Preamble over, you should now go and refresh your memory on the post I wrote about ranking LIS programs. Go now; I’ll be here when you come back.

Ready? Here’s the citation to my mom’s paper: Katz, J. B. (1978-10-15). Indicators of success: Queens college Department of library science.. Journal of education for librarianship, 19, 130.

A few choice highlights:

WHAT MAKES a successful librarian? This is a question that has concerned library educators for many years. Educating individuals for a career in librarianship has been the topic of debates. Defining success in the field is also difficult.


These are only two of the possible ways success as a librarian can be viewed.


There is a question as to whether or not the “traditional” means of evaluating potential students are the best possible, or even adequate.

Now I have to say that more struck me about this than that the conversation hasn’t changed in 36 years. The writing style, too, caught my attention.
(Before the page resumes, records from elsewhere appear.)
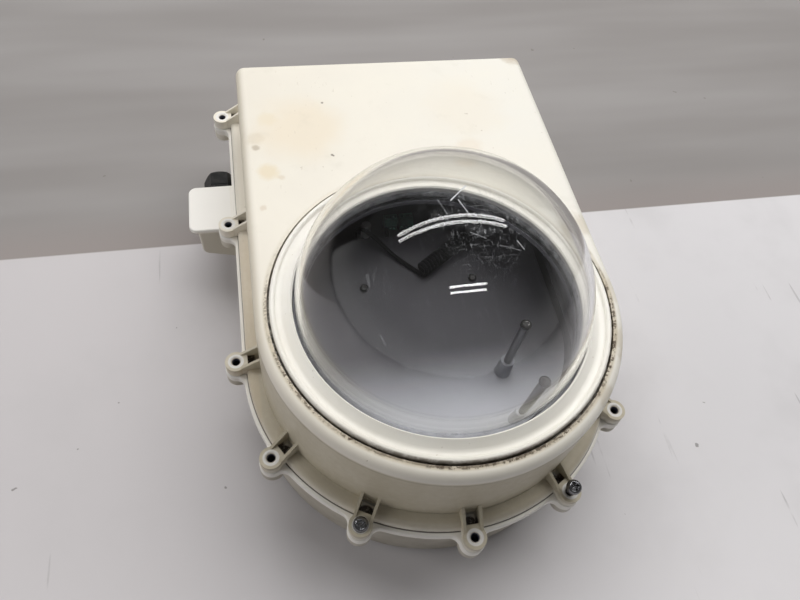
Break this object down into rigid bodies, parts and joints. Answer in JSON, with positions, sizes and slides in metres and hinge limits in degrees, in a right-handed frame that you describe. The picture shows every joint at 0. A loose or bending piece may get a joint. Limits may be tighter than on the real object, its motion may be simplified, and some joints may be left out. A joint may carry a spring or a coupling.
{
  "type": "security camera housing",
  "caption": "Outdoor camera housing: a moulded clamshell with a rounded nose, screw ears, a clear dome in a clamping ring and a side cable box with a gland.",
  "frame": {"origin": "on the dome's axis, at the outer face of the back shell, which the housing lies on", "axes": "+Z out of the dome, +Y towards the straight end that goes to the wall, +X to the side away from the cable box"},
  "size_m": [0.3033, 0.3932, 0.2198],
  "materials": {
    "shell_plastic": "moulded, slightly yellowed",
    "clear_acrylic": "clear, scuffed",
    "seal_rubber": "plain",
    "brass": "knurled outside",
    "screw_steel": "stainless, dirty",
    "dark_steel": "black oxide",
    "post_aluminium": "turned",
    "tray_plastic": "smooth dark",
    "board_green": "solder mask",
    "terminal_green": "moulded",
    "can_aluminium": "drawn can",
    "header_white": "moulded",
    "lead_black": "soft sheath",
    "gland_black": "moulded"
  },
  "bodies": {
    "back": {"back_shell": "shell_plastic", "cover_gasket": "seal_rubber", "threaded_inserts": "brass", "camera_tray": "tray_plastic", "tray_screws": "dark_steel", "standoff_rear": "post_aluminium", "standoff_front": "post_aluminium", "standoff_screws": "dark_steel", "control_board": "board_green", "board_screws": "screw_steel", "terminal_block_left": "terminal_green", "terminal_block_right": "terminal_green", "capacitor": "can_aluminium", "board_header": "header_white", "lead_plug": "header_white", "lead_coil": "lead_black", "lead_tail": "lead_black", "lead_end": "lead_black", "gland_body": "gland_black", "gland_gasket": "seal_rubber", "gland_seal": "seal_rubber", "gland_locknut": "gland_black"},
    "cover": {"front_cover": "shell_plastic", "dome_ring": "shell_plastic", "dome": "clear_acrylic", "dome_gasket": "seal_rubber", "ring_screws": "screw_steel", "cover_screw_seated": "screw_steel", "cover_screw_raised": "screw_steel"},
    "gland_nut": {"gland_nut": "gland_black"}
  },
  "joints": [
    {"name": "cover_lift", "type": "slide", "parent": "back", "child": "cover", "axis": [0, 0, 1], "range_m": [0, 0.12]},
    {"name": "gland_nut_turn", "type": "hinge", "parent": "back", "child": "gland_nut", "pos_m": [-0.1389, 0.1755, 0.0435], "axis": [0, 1, 0], "range_deg": [0, 720]}
  ]
}
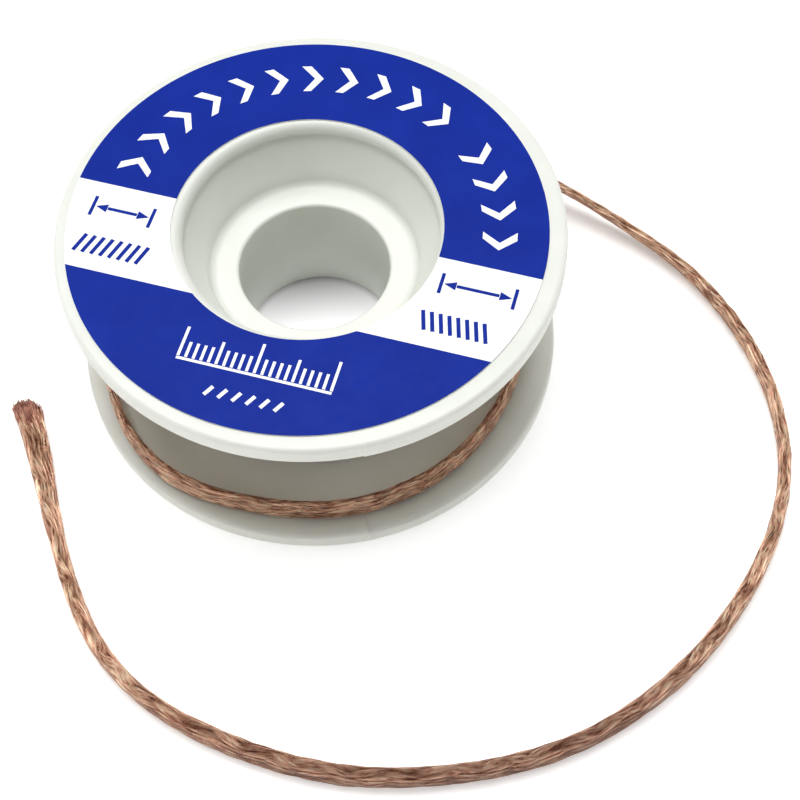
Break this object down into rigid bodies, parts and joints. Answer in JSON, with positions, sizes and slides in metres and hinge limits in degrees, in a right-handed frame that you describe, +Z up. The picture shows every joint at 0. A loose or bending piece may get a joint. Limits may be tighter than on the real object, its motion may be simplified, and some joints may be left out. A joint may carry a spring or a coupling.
{
  "type": "desoldering braid bobbin",
  "caption": "White plastic bobbin of flat copper desoldering braid, with a printed ring label, a stepped recess round its bore and the braid's free end lying round it.",
  "frame": {"origin": "on the bobbin's axis, in the plane of its resting face", "axes": "+Z up along the bobbin's axis, towards the labelled face; -Y towards the side where the tail crosses in front"},
  "size_m": [0.0713, 0.0672, 0.0179],
  "materials": {
    "white_plastic": "satin",
    "label_print": "satin",
    "copper_braid": "bright bare copper wires"
  },
  "bodies": {
    "bobbin_body": {"bobbin": "white_plastic", "label": "label_print", "wound_braid": "copper_braid"},
    "braid_body": {"free_braid": "copper_braid", "frayed_tip": "copper_braid"}
  },
  "joints": [
    {"name": "braid_unwinding", "type": "hinge", "parent": "bobbin_body", "child": "braid_body", "pos_m": [0, 0, 0], "axis": [0, 0, 1], "continuous": true}
  ]
}
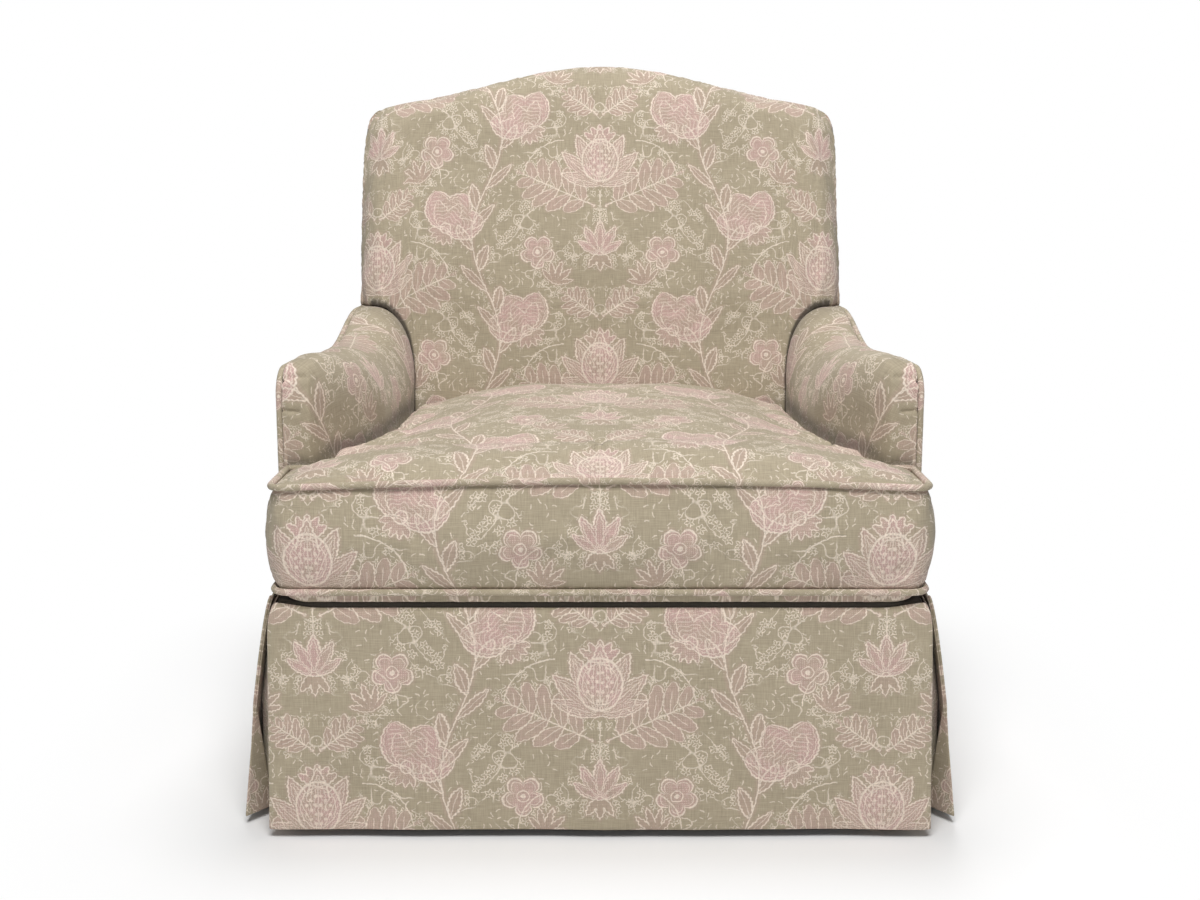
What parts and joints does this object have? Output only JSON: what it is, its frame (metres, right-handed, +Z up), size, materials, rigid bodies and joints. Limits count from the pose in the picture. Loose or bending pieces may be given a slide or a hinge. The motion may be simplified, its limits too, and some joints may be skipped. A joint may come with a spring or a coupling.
{
  "type": "skirted armchair",
  "caption": "Low armchair with a camel-topped padded back, set-back padded arms, a loose T-shaped seat cushion and a floor-length skirt with corner kick pleats.",
  "frame": {"origin": "on the floor, in the middle of the chair's outline", "axes": "+Z up, the chair faces -Y, +X to the right as seen from the front"},
  "size_m": [0.852, 0.8086, 0.915],
  "materials": {
    "print_fabric": "matte linen weave with an overall print",
    "deck_cloth": "plain matte weave",
    "foam": "matte foam",
    "hardwood": "sanded, unfinished",
    "spring_steel": "drawn wire",
    "webbing": "jute weave",
    "dust_cloth": "matte non-woven",
    "glide_plastic": "moulded",
    "zip_tape": "moulded coil on tape"
  },
  "bodies": {
    "frame": {"front_seat_rail": "hardwood", "rear_seat_rail": "hardwood", "left_seat_rail": "hardwood", "right_seat_rail": "hardwood", "front_left_corner_block": "hardwood", "front_right_corner_block": "hardwood", "rear_left_corner_block": "hardwood", "rear_right_corner_block": "hardwood", "front_left_foot": "hardwood", "front_right_foot": "hardwood", "rear_left_foot": "hardwood", "rear_right_foot": "hardwood", "front_left_glide": "glide_plastic", "front_right_glide": "glide_plastic", "rear_left_glide": "glide_plastic", "rear_right_glide": "glide_plastic", "left_arm_stump": "hardwood", "right_arm_stump": "hardwood", "left_arm_board": "hardwood", "right_arm_board": "hardwood", "left_back_post": "hardwood", "right_back_post": "hardwood", "back_top_rail": "hardwood", "back_tack_rail": "hardwood", "back_web_1": "webbing", "back_web_2": "webbing", "back_web_3": "webbing", "dust_cover": "dust_cloth", "seat_deck": "deck_cloth", "seat_spring_1": "spring_steel", "seat_spring_2": "spring_steel", "seat_spring_3": "spring_steel", "seat_spring_4": "spring_steel", "seat_spring_5": "spring_steel", "left_arm_pad": "foam", "right_arm_pad": "foam", "left_arm_cover": "print_fabric", "right_arm_cover": "print_fabric", "left_outside_arm_panel": "print_fabric", "right_outside_arm_panel": "print_fabric", "left_arm_welt": "print_fabric", "right_arm_welt": "print_fabric", "back_pad": "foam", "back_cover": "print_fabric", "outside_back_panel": "print_fabric", "back_welt": "print_fabric", "front_skirt_panel": "print_fabric", "rear_skirt_panel": "print_fabric", "left_skirt_panel": "print_fabric", "right_skirt_panel": "print_fabric", "front_left_pleat_insert": "print_fabric", "front_right_pleat_insert": "print_fabric", "rear_left_pleat_insert": "print_fabric", "rear_right_pleat_insert": "print_fabric"},
    "cushion": {"cushion_core": "foam", "cushion_cover": "print_fabric", "cushion_upper_welt": "print_fabric", "cushion_lower_welt": "print_fabric", "cushion_zip": "zip_tape"}
  },
  "joints": [
    {"name": "seat_cushion_lift", "type": "slide", "parent": "frame", "child": "cushion", "axis": [0, 0, 1], "range_m": [0, 0.15]}
  ]
}
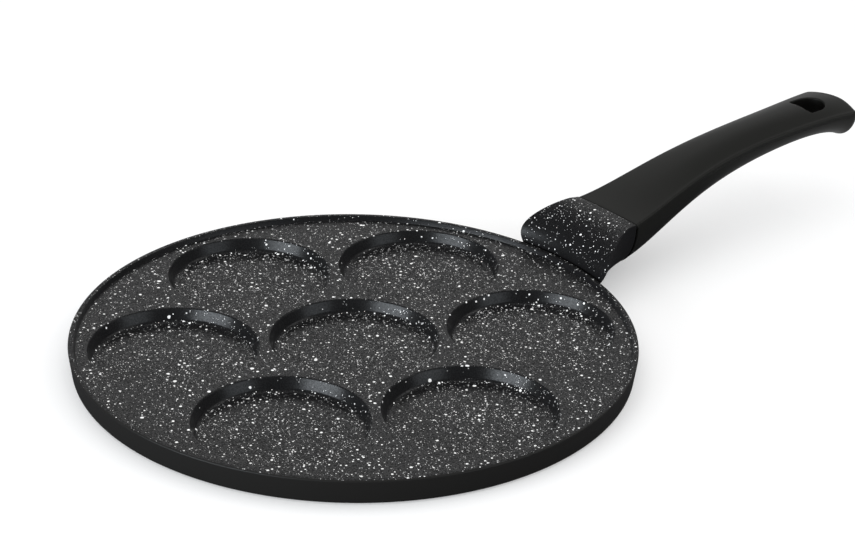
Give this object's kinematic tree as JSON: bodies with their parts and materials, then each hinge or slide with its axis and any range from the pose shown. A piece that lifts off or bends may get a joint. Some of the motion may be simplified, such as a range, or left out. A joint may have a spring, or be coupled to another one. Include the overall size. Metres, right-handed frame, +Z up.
{
  "type": "pancake pan",
  "caption": "Flat round cast pan with round wells for small pancakes, a flared lug and an arched soft-touch handle with a hanging hole.",
  "frame": {"origin": "centre of the turned base, on the pan's axis", "axes": "+Z up out of the base along the pan's axis, +X along the handle, symmetric about the XZ plane"},
  "size_m": [0.4525, 0.26, 0.0537],
  "materials": {
    "speckled_coating": "matte non-stick coating with white speckles",
    "soft_touch_black": "soft-touch matte",
    "zinc_steel": "bright zinc plating"
  },
  "bodies": {
    "root": {"pan_body": "speckled_coating", "handle_grip": "soft_touch_black", "handle_screw": "zinc_steel", "spring_washer": "zinc_steel", "flat_washer": "zinc_steel"}
  },
  "joints": []
}
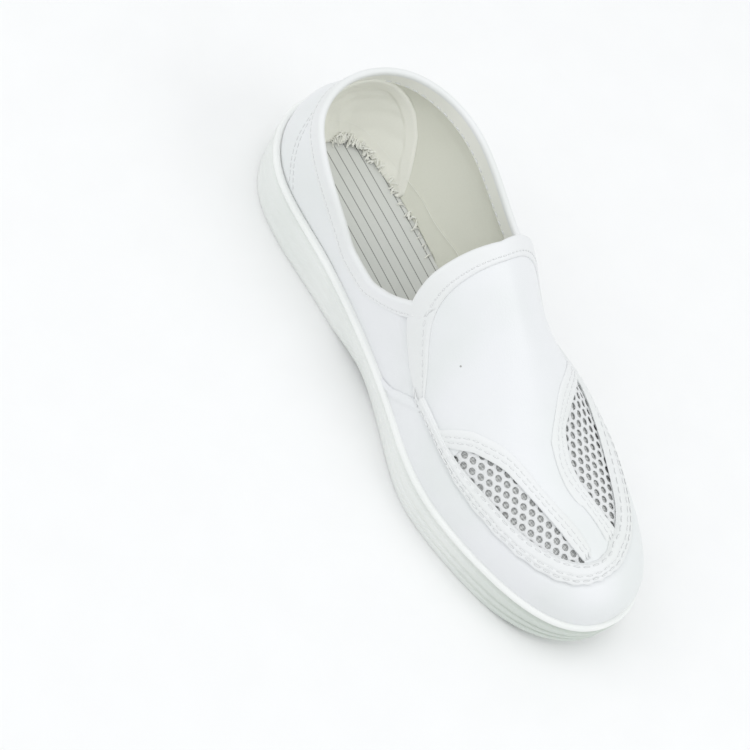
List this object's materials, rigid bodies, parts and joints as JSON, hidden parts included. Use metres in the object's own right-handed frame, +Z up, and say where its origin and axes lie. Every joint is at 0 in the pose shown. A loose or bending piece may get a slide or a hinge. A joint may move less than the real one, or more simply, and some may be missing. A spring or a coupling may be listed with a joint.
{
  "type": "antistatic mesh shoe",
  "caption": "Low white slip-on work shoe for the right foot with a rounded instep tab, mesh windows beside the vamp, a stitched toe guard and a thick moulded off-white sole.",
  "frame": {"origin": "centre of the bounding box at floor level, under the sole", "axes": "+Z up, -Y towards the toe, +Y towards the heel, +X towards the big-toe side of this right shoe"},
  "size_m": [0.0946, 0.275, 0.0957],
  "materials": {
    "sole": "satin moulded off-white",
    "insole_cloth": "matt pale grey with thin dark stripes",
    "upper_leather": "smooth white, soft sheen",
    "trim_leather": "smooth white, stitched",
    "mesh_cloth": "white open mesh over grey"
  },
  "bodies": {
    "root": {"outsole": "sole", "insole": "insole_cloth", "upper_shell": "upper_leather", "toe_guard": "upper_leather", "apron_strip": "trim_leather", "tab_binding": "trim_leather", "collar_binding": "trim_leather", "mesh_window_outer": "mesh_cloth", "mesh_window_inner": "mesh_cloth"}
  },
  "joints": []
}
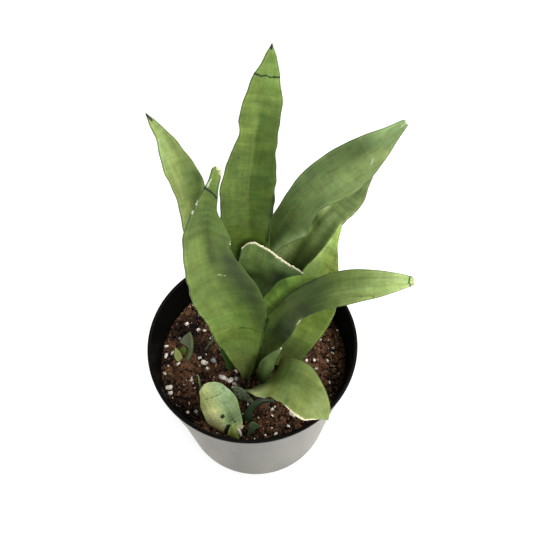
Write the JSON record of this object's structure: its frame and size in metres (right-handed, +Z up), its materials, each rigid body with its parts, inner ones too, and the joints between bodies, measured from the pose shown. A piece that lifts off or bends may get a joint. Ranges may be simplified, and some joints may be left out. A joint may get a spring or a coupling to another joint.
{
  "type": "potted snake plant",
  "caption": "Young broad-leaved snake plant with stiff grey-green blades and small side shoots, growing in dark potting soil in a round plastic nursery pot.",
  "frame": {"origin": "centre of the pot's flat underside, where it rests", "axes": "+Z up along the pot's axis, -Y the front from which the plant was seen, +X to the right from there"},
  "size_m": [0.1701, 0.152, 0.3411],
  "materials": {
    "pot_plastic": "satin",
    "potting_soil": "matte",
    "leaf_green": "satin",
    "leaf_deep_green": "satin",
    "leaf_silver_green": "satin",
    "leaf_yellow_green": "satin",
    "leaf_dry": "matte"
  },
  "bodies": {
    "root": {"pot": "pot_plastic", "soil": "potting_soil", "leaf_tall": "leaf_green", "leaf_left_front": "leaf_green", "leaf_left_back": "leaf_green", "leaf_right_upper": "leaf_green", "leaf_right_inner": "leaf_green", "leaf_right_back": "leaf_green", "leaf_right_long": "leaf_green", "leaf_centre_fold": "leaf_green", "leaf_cut_centre": "leaf_green", "leaf_front_right": "leaf_green", "basal_scale": "leaf_deep_green", "pup_front_leaf": "leaf_silver_green", "pup_front_spear": "leaf_silver_green", "pup_front_stub": "leaf_yellow_green", "pup_left_hood": "leaf_deep_green", "pup_left_spear": "leaf_green", "pup_left_scale": "leaf_yellow_green", "pup_shade_arch": "leaf_deep_green", "pup_shade_lobe": "leaf_deep_green", "dry_scale": "leaf_dry", "dry_curl": "leaf_silver_green"}
  },
  "joints": []
}
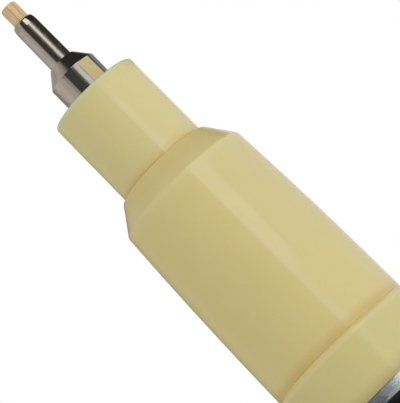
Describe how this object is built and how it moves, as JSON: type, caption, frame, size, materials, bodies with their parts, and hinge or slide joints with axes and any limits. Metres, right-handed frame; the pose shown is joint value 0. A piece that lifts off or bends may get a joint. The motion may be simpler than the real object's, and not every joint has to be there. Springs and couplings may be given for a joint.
{
  "type": "paint marker",
  "caption": "Slim extra-fine paint marker with a metal-sheathed sprung nib, pale yellow plastic grip and collar, black metal barrel, and its clip cap posted on the tail.",
  "frame": {"origin": "centre of the flat closed end of the posted cap, on the marker's axis", "axes": "+Z along the marker's axis towards the nib, -Y towards the cap's clip"},
  "size_m": [0.0118, 0.0142, 0.1549],
  "materials": {
    "cream_plastic": "semi-gloss translucent moulded",
    "nib_plastic": "extruded, matte",
    "sleeve_metal": "polished nickel",
    "barrel_metal": "black lacquer with a bare brushed ring",
    "valve_plastic": "moulded",
    "seal_rubber": "matte",
    "spring_steel": "bright"
  },
  "bodies": {
    "marker": {"barrel": "barrel_metal", "tail_plug": "cream_plastic", "front_section": "cream_plastic", "seal_ring": "seal_rubber", "valve_case": "valve_plastic", "valve_seat": "seal_rubber", "valve_spring": "spring_steel", "spring_retainer": "valve_plastic"},
    "tip": {"nib": "nib_plastic", "tip_sleeve": "sleeve_metal", "nib_holder": "valve_plastic"},
    "valve": {"valve_stem": "valve_plastic"},
    "agitator": {"agitator_ball": "spring_steel"},
    "cap": {"cap_shell": "cream_plastic", "cap_liner": "valve_plastic"}
  },
  "joints": [
    {"name": "tip_press", "type": "slide", "parent": "marker", "child": "tip", "axis": [0, 0, -1], "range_m": [0, 0.0013], "stiffness_N_per_m": 200, "springref_m": -0.001},
    {"name": "valve_lift", "type": "slide", "parent": "marker", "child": "valve", "axis": [0, 0, -1], "range_m": [0, 0.0013], "deforming": ["valve_spring"]},
    {"name": "ball_travel", "type": "slide", "parent": "marker", "child": "agitator", "axis": [0, 0, 1], "range_m": [0, 0.0811]},
    {"name": "cap_pull", "type": "slide", "parent": "marker", "child": "cap", "axis": [0, 0, -1], "range_m": [0, 0.03]}
  ],
  "couplings": [
    {"joint": "valve_lift", "follows": "tip_press", "ratio": 1}
  ]
}
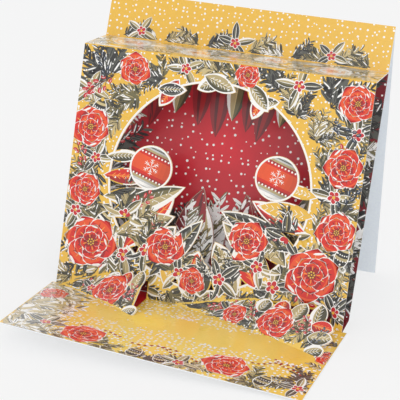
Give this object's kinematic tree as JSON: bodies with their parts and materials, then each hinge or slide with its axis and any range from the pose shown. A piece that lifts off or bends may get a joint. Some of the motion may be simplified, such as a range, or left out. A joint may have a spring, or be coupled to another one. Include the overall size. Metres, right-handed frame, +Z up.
{
  "type": "greeting card",
  "caption": "Standing three-dimensional greeting card: floor flap, front panel with a round die-cut window, shelf, inner layer of leaves, tall back and rear leg.",
  "frame": {"origin": "middle of the main fold where the front panel meets the floor, on the underside of the floor strip", "axes": "+X to the card's right seen from the front, +Y to the rear leg, +Z up"},
  "size_m": [0.165, 0.1709, 0.1474],
  "materials": {
    "printed_front": "gloss",
    "printed_back": "satin",
    "printed_layer": "satin"
  },
  "bodies": {
    "root": {"front_sheet": "printed_front", "backing_sheet": "printed_back", "middle_layer": "printed_layer"}
  },
  "joints": []
}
In just these few sentences I see some phraseology that isn’t fantastic (“this is a question that has concerned…”, “is also difficult”) but which I would write myself. And have written myself. (So any criticism here should be viewed entirely as one of those things that bugs you about someone else simply because it bugs you about yourself.) The use of quotation marks? Totally me. Keep reading the paper and it’s like I wrote it.

The amazing thing about this is that until I’d read this paper, I had literally never written anything written by my mom other than correspondence. Somewhere in the nature vs nurture debate, writing style fell into the nature side of the fight. How’d that happen?

Mom says I’m a good writer, though, so thanks for the style, Mom!